* **To do**
Gather up all lines that carry the word "More".

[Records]
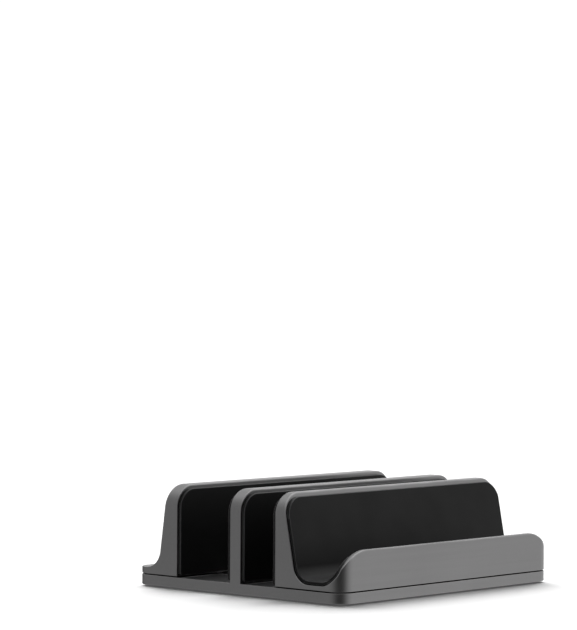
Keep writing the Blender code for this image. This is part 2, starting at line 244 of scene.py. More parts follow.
def slot_outline(x, y_low, y_high, half_width, steps=32):
    """A slot that runs along Y, with round ends whose centres are y_low and y_high."""
    angles = [math.pi * i / steps for i in range(steps + 1)]
    far = [(x + half_width * math.cos(a), y_high + half_width * math.sin(a)) for a in angles]
    near = [(x - half_width * math.cos(a), y_low - half_width * math.sin(a)) for a in angles]
    return far + near


def prism(points, axis, low, high):
    """A closed mesh: the outline, in the two other axes, extruded along axis from low to high."""
    place = {
        "X": lambda u, v, w: (w, u, v),
        "Y": lambda u, v, w: (u, w, v),
        "Z": lambda u, v, w: (u, v, w),
    }[axis]
    made = bmesh.new()
    face = made.faces.new([made.verts.new(place(u, v, low)) for u, v in points])
    grown = bmesh.ops.extrude_face_region(made, geom=[face])
    moved = [item for item in grown["geom"] if isinstance(item, bmesh.types.BMVert)]
    bmesh.ops.translate(made, vec=Vector(place(0, 0, high - low)), verts=moved)
    bmesh.ops.recalc_face_normals(made, faces=made.faces)
    return made


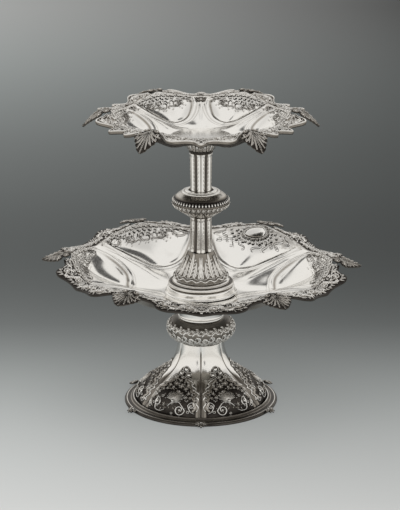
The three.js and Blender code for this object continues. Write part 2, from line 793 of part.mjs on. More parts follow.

* **Result below**
Keep writing the Blender code for this image. This is part 2, starting at line 244 of scene.py. More parts follow.
The three.js and Blender code for this object continues. Write part 2, from line 793 of part.mjs on. More parts follow.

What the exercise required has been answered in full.